--- Task material ---
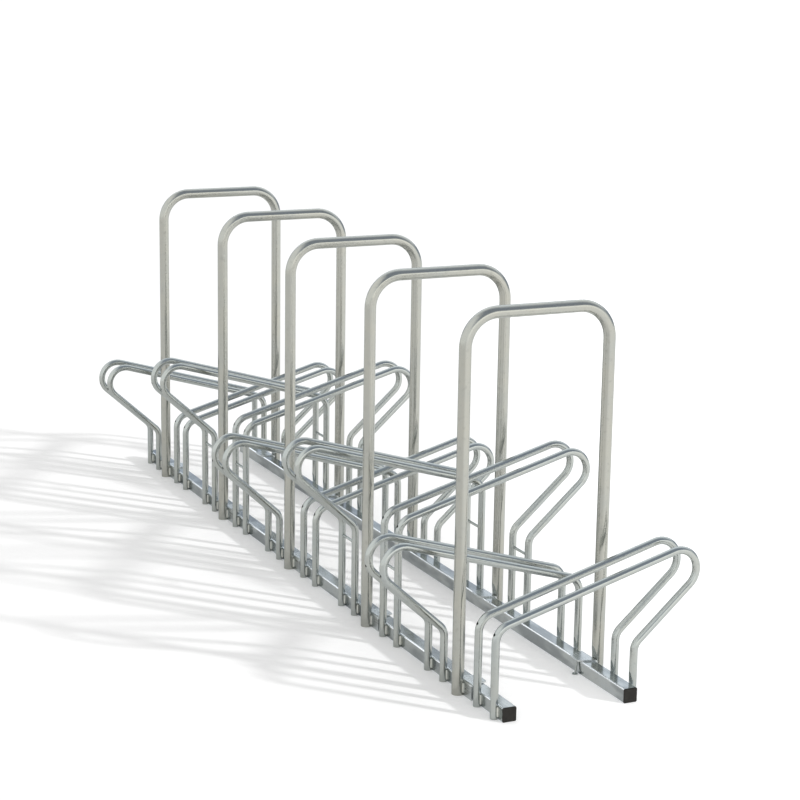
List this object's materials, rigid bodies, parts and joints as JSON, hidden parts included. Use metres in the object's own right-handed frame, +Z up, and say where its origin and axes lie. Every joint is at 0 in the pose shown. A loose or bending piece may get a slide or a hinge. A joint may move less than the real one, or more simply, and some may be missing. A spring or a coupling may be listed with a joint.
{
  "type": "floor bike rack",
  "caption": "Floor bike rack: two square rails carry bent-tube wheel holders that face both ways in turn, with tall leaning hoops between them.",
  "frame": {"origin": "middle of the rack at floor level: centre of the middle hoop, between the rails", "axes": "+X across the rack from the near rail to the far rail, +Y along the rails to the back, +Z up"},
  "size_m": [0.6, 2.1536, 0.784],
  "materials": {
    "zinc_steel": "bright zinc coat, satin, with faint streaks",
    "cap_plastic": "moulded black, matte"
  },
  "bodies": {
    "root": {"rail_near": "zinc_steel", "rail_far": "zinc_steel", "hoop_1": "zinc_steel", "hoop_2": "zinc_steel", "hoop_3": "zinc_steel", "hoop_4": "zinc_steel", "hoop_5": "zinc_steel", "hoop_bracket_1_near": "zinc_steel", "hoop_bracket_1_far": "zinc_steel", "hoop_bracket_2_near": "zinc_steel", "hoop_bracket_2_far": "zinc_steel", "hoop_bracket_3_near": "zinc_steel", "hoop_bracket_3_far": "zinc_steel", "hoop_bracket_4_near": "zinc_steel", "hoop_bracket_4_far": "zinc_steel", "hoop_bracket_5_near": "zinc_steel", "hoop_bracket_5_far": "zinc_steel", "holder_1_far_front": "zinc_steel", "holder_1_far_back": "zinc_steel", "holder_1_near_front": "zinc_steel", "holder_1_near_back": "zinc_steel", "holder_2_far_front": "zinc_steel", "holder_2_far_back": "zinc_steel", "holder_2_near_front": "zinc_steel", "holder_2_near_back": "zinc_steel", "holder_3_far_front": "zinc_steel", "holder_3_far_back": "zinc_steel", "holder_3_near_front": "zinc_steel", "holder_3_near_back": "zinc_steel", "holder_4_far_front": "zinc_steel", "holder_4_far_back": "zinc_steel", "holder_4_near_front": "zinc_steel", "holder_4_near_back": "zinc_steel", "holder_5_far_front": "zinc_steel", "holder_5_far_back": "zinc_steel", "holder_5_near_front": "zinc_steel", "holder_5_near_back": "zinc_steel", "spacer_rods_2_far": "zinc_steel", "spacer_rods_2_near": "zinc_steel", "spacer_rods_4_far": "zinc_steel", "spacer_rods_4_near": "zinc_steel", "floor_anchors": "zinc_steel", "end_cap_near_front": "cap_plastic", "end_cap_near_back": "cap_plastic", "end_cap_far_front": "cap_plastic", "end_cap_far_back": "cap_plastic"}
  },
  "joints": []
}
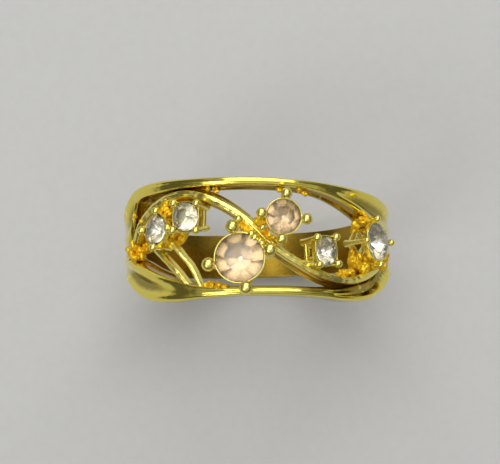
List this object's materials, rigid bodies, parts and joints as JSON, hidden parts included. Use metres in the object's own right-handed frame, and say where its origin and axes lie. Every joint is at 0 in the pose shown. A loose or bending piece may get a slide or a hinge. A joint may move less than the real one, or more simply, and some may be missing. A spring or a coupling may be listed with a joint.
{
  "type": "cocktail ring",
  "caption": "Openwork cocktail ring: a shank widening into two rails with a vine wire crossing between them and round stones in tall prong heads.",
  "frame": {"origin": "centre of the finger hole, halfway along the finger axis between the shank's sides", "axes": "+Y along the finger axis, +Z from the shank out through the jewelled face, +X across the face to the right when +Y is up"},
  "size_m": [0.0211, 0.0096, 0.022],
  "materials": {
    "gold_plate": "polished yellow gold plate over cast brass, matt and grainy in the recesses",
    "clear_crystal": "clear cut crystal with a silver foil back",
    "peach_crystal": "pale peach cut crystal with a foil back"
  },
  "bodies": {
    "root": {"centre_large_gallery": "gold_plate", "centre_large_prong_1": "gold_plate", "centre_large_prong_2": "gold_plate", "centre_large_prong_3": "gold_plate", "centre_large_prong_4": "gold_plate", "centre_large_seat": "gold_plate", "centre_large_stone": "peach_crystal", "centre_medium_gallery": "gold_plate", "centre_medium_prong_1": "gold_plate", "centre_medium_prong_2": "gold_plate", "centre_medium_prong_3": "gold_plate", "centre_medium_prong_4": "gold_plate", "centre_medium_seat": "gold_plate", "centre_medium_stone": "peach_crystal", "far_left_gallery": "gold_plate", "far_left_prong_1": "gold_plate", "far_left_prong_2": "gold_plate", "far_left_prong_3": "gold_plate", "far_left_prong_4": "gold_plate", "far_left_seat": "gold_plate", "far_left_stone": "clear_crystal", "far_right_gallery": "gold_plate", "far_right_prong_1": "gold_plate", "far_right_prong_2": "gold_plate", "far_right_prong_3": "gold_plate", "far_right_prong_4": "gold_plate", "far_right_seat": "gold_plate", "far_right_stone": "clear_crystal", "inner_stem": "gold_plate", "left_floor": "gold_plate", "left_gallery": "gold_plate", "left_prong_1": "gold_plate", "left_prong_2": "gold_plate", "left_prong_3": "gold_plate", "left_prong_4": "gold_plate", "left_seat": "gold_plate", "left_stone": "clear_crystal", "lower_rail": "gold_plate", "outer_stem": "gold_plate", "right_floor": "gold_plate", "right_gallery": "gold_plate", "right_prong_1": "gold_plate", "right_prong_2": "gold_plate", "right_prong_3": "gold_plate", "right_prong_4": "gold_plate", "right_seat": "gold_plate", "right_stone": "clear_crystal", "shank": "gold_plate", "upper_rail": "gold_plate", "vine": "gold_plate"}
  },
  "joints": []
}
---
*What this task involves*
Copy every line verbatim.

*Task answer*
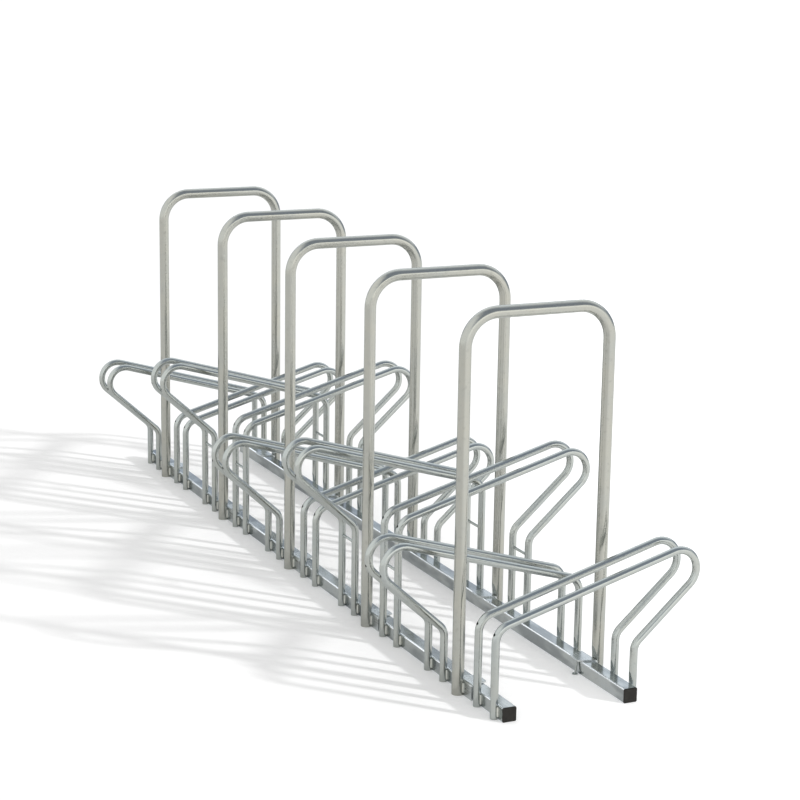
List this object's materials, rigid bodies, parts and joints as JSON, hidden parts included. Use metres in the object's own right-handed frame, +Z up, and say where its origin and axes lie. Every joint is at 0 in the pose shown. A loose or bending piece may get a slide or a hinge. A joint may move less than the real one, or more simply, and some may be missing. A spring or a coupling may be listed with a joint.
{
  "type": "floor bike rack",
  "caption": "Floor bike rack: two square rails carry bent-tube wheel holders that face both ways in turn, with tall leaning hoops between them.",
  "frame": {"origin": "middle of the rack at floor level: centre of the middle hoop, between the rails", "axes": "+X across the rack from the near rail to the far rail, +Y along the rails to the back, +Z up"},
  "size_m": [0.6, 2.1536, 0.784],
  "materials": {
    "zinc_steel": "bright zinc coat, satin, with faint streaks",
    "cap_plastic": "moulded black, matte"
  },
  "bodies": {
    "root": {"rail_near": "zinc_steel", "rail_far": "zinc_steel", "hoop_1": "zinc_steel", "hoop_2": "zinc_steel", "hoop_3": "zinc_steel", "hoop_4": "zinc_steel", "hoop_5": "zinc_steel", "hoop_bracket_1_near": "zinc_steel", "hoop_bracket_1_far": "zinc_steel", "hoop_bracket_2_near": "zinc_steel", "hoop_bracket_2_far": "zinc_steel", "hoop_bracket_3_near": "zinc_steel", "hoop_bracket_3_far": "zinc_steel", "hoop_bracket_4_near": "zinc_steel", "hoop_bracket_4_far": "zinc_steel", "hoop_bracket_5_near": "zinc_steel", "hoop_bracket_5_far": "zinc_steel", "holder_1_far_front": "zinc_steel", "holder_1_far_back": "zinc_steel", "holder_1_near_front": "zinc_steel", "holder_1_near_back": "zinc_steel", "holder_2_far_front": "zinc_steel", "holder_2_far_back": "zinc_steel", "holder_2_near_front": "zinc_steel", "holder_2_near_back": "zinc_steel", "holder_3_far_front": "zinc_steel", "holder_3_far_back": "zinc_steel", "holder_3_near_front": "zinc_steel", "holder_3_near_back": "zinc_steel", "holder_4_far_front": "zinc_steel", "holder_4_far_back": "zinc_steel", "holder_4_near_front": "zinc_steel", "holder_4_near_back": "zinc_steel", "holder_5_far_front": "zinc_steel", "holder_5_far_back": "zinc_steel", "holder_5_near_front": "zinc_steel", "holder_5_near_back": "zinc_steel", "spacer_rods_2_far": "zinc_steel", "spacer_rods_2_near": "zinc_steel", "spacer_rods_4_far": "zinc_steel", "spacer_rods_4_near": "zinc_steel", "floor_anchors": "zinc_steel", "end_cap_near_front": "cap_plastic", "end_cap_near_back": "cap_plastic", "end_cap_far_front": "cap_plastic", "end_cap_far_back": "cap_plastic"}
  },
  "joints": []
}
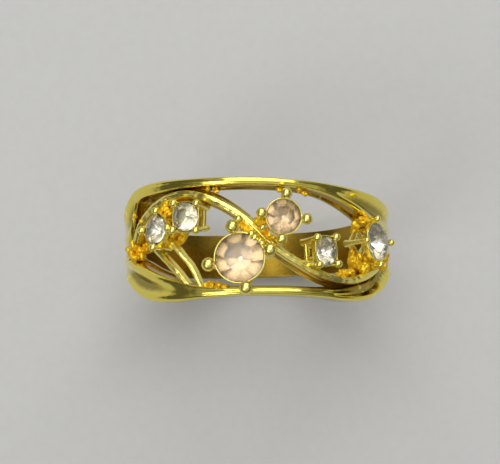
List this object's materials, rigid bodies, parts and joints as JSON, hidden parts included. Use metres in the object's own right-handed frame, and say where its origin and axes lie. Every joint is at 0 in the pose shown. A loose or bending piece may get a slide or a hinge. A joint may move less than the real one, or more simply, and some may be missing. A spring or a coupling may be listed with a joint.
{
  "type": "cocktail ring",
  "caption": "Openwork cocktail ring: a shank widening into two rails with a vine wire crossing between them and round stones in tall prong heads.",
  "frame": {"origin": "centre of the finger hole, halfway along the finger axis between the shank's sides", "axes": "+Y along the finger axis, +Z from the shank out through the jewelled face, +X across the face to the right when +Y is up"},
  "size_m": [0.0211, 0.0096, 0.022],
  "materials": {
    "gold_plate": "polished yellow gold plate over cast brass, matt and grainy in the recesses",
    "clear_crystal": "clear cut crystal with a silver foil back",
    "peach_crystal": "pale peach cut crystal with a foil back"
  },
  "bodies": {
    "root": {"centre_large_gallery": "gold_plate", "centre_large_prong_1": "gold_plate", "centre_large_prong_2": "gold_plate", "centre_large_prong_3": "gold_plate", "centre_large_prong_4": "gold_plate", "centre_large_seat": "gold_plate", "centre_large_stone": "peach_crystal", "centre_medium_gallery": "gold_plate", "centre_medium_prong_1": "gold_plate", "centre_medium_prong_2": "gold_plate", "centre_medium_prong_3": "gold_plate", "centre_medium_prong_4": "gold_plate", "centre_medium_seat": "gold_plate", "centre_medium_stone": "peach_crystal", "far_left_gallery": "gold_plate", "far_left_prong_1": "gold_plate", "far_left_prong_2": "gold_plate", "far_left_prong_3": "gold_plate", "far_left_prong_4": "gold_plate", "far_left_seat": "gold_plate", "far_left_stone": "clear_crystal", "far_right_gallery": "gold_plate", "far_right_prong_1": "gold_plate", "far_right_prong_2": "gold_plate", "far_right_prong_3": "gold_plate", "far_right_prong_4": "gold_plate", "far_right_seat": "gold_plate", "far_right_stone": "clear_crystal", "inner_stem": "gold_plate", "left_floor": "gold_plate", "left_gallery": "gold_plate", "left_prong_1": "gold_plate", "left_prong_2": "gold_plate", "left_prong_3": "gold_plate", "left_prong_4": "gold_plate", "left_seat": "gold_plate", "left_stone": "clear_crystal", "lower_rail": "gold_plate", "outer_stem": "gold_plate", "right_floor": "gold_plate", "right_gallery": "gold_plate", "right_prong_1": "gold_plate", "right_prong_2": "gold_plate", "right_prong_3": "gold_plate", "right_prong_4": "gold_plate", "right_seat": "gold_plate", "right_stone": "clear_crystal", "shank": "gold_plate", "upper_rail": "gold_plate", "vine": "gold_plate"}
  },
  "joints": []
}